Curriculum Integration Through Permaculture Gardening
DOI:
https://doi.org/10.3384/ecp213.1254Keywords:
curriculum integration, Māori-medium technology, Hangarau, permaculture, documentary analysisAbstract
This fourth paper in a series on curriculum integration, examines the long-term establishment and maintenance of a permaculture garden within a Māori-medium school context in Aotearoa New Zealand. Curriculum integration is defined in this paper as a continuum of practice, involving the application of a series of lenses in the planning and delivery of integrated content in the classroom context. The project, a collaborative effort involving students, their families and their teachers in 1998, was inspired in part by the release of the inaugural draft Hangarau curriculum [Māori-medium Technology]. Over more than a decade, the garden became a dynamic site for integrated learning and sustained inquiry. Using a longitudinal case study approach, combining documentary analysis of planning artefacts with reflective commentary, the paper explores the evolution of curriculum design and classroom practice from 1998–2010, and how pedagogical intent and coherence can be sustained across successive curriculum reforms.
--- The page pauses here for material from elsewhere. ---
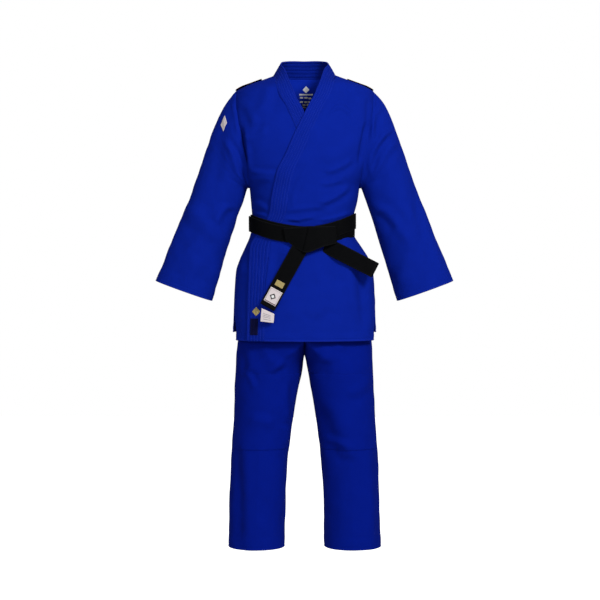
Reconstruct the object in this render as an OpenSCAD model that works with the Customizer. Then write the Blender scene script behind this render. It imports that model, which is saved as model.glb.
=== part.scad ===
// Judo uniform: a crossed jacket with a tied belt, worn over straight trousers.
// Origin: on the shoulder line between the shoulders. +Z up, the front faces -Y,
// the wearer's left is +X.

/* [Jacket] */
// Thickness of the jacket cloth
cloth_t = 3; // [2:0.5:4]
// Gap left between two pieces that are sewn or lie on each other
seam_gap = 0.6; // [0.4:0.1:1]
// Thickness of the quilted lapel band
lapel_t = 4.4; // [3.5:0.1:4.6]
// Height of the cuff facing
cuff_h = 38; // [20:2:50]

/* [Belt] */
// Width of the belt
belt_w = 42; // [36:1:44]
// Thickness of the belt
belt_t = 4; // [3:0.2:4.2]
// Length of the long loose end
long_tail_l = 190; // [120:5:200]
// Length of the short loose end
short_tail_l = 110; // [80:2:120]

/* [Trousers] */
// Thickness of the trouser cloth
leg_cloth_t = 2.4; // [1.5:0.1:2.5]
// Height of the waistband casing
waistband_h = 42; // [30:1:50]
// Height of the turned-up hem of a leg
leg_hem_h = 30; // [20:1:40]

/* [Hidden] */

jacket_blue = [0.05, 0.13, 0.55];
lapel_blue = [0.04, 0.11, 0.48];
trouser_blue = [0.03, 0.09, 0.45];
belt_black = [0.05, 0.05, 0.06];
label_white = [0.85, 0.83, 0.84];
mark_gold = [0.62, 0.55, 0.33];

hinge_z = -446;          // height of the fold line under the belt
skirt_gap = 1.2;         // clearance between the waist pieces and the skirt
front_hem_z = -711;      // front hem of the jacket
back_hem_z = -690;       // back hem of the jacket
yoke_hem_z = -128;       // lower edge of the doubled shoulder yoke
vent_z = -470;           // top of the side vents
seam_angle = 0.5;        // half the gap at a side seam, in degrees
roundness = 0.85;        // below 1 makes a section boxier than an ellipse

// Jacket above the skirt, one row per level:
// [z, half width, front edge y, front middle y, back edge y, back middle y, lift]
// The edges part between z = -12 and z = -278, where the armholes are.
body_rows = [
    [30, 100, 12, -62, 12, 78, 1], [22, 125, 12, -72, 12, 92, 1],
    [12, 150, 12, -82, 12, 100, 1], [2, 175, 12, -92, 12, 106, 1],
    [-12, 195, 10, -101, 14, 111, 0.6], [-30, 194, -15, -108, 38, 115, 0.2],
    [-60, 190, -38, -114, 54, 118, 0], [-110, 182, -52, -119, 64, 120, 0],
    [-160, 175, -55, -121, 66, 120, 0], [-210, 168, -48, -120, 58, 118, 0],
    [-250, 163, -30, -117, 38, 115, 0], [-278, 160, 4, -114, 4, 112, 0],
    [-330, 153, 4, -108, 4, 106, 0], [-360, 144, 4, -102, 4, 100, 0],
    [-400, 138, 3, -98, 3, 98, 0], [-420, 140, 3, -98, 3, 98, 0],
    [-446, 154, 2, -102, 2, 102, 0]
];
// Jacket skirt, in the same columns
skirt_rows = [
    [-446, 154, 2, -102, 2, 102, 0], [-480, 175, 3, -108, 3, 108, 0],
    [-523, 191, 4, -112, 4, 112, 0], [-593, 196, 4, -116, 4, 118, 0],
    [-650, 198, 4, -117, 4, 119, 0], [-711, 200, 4, -118, 4, 120, 0]
];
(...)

The permaculture garden served as both a learning environment and a living system through which students developed understandings of ecological relationships, sustainability, and kaitiakitanga [environmental stewardship]. Integration was guided by mātauranga Māori [Māori knowledge] principles, weaving together Hangarau, and all of the curriculum learning areas through culturally grounded inquiry and community engagement. The findings reconceptualise curriculum integration as a system-based, place-responsive practice sustained through designed environments rather than time-bound units. The paper situates this work within the broader landscape of Hangarau curricula development (1999, 2008, and the forthcoming refreshed curriculum), considering how kaiako might continue to align authentic, place-based learning with evolving national frameworks. A design heuristic is proposed to support educators in developing enduring, system-based approaches to integrated curriculum design in technology education contexts.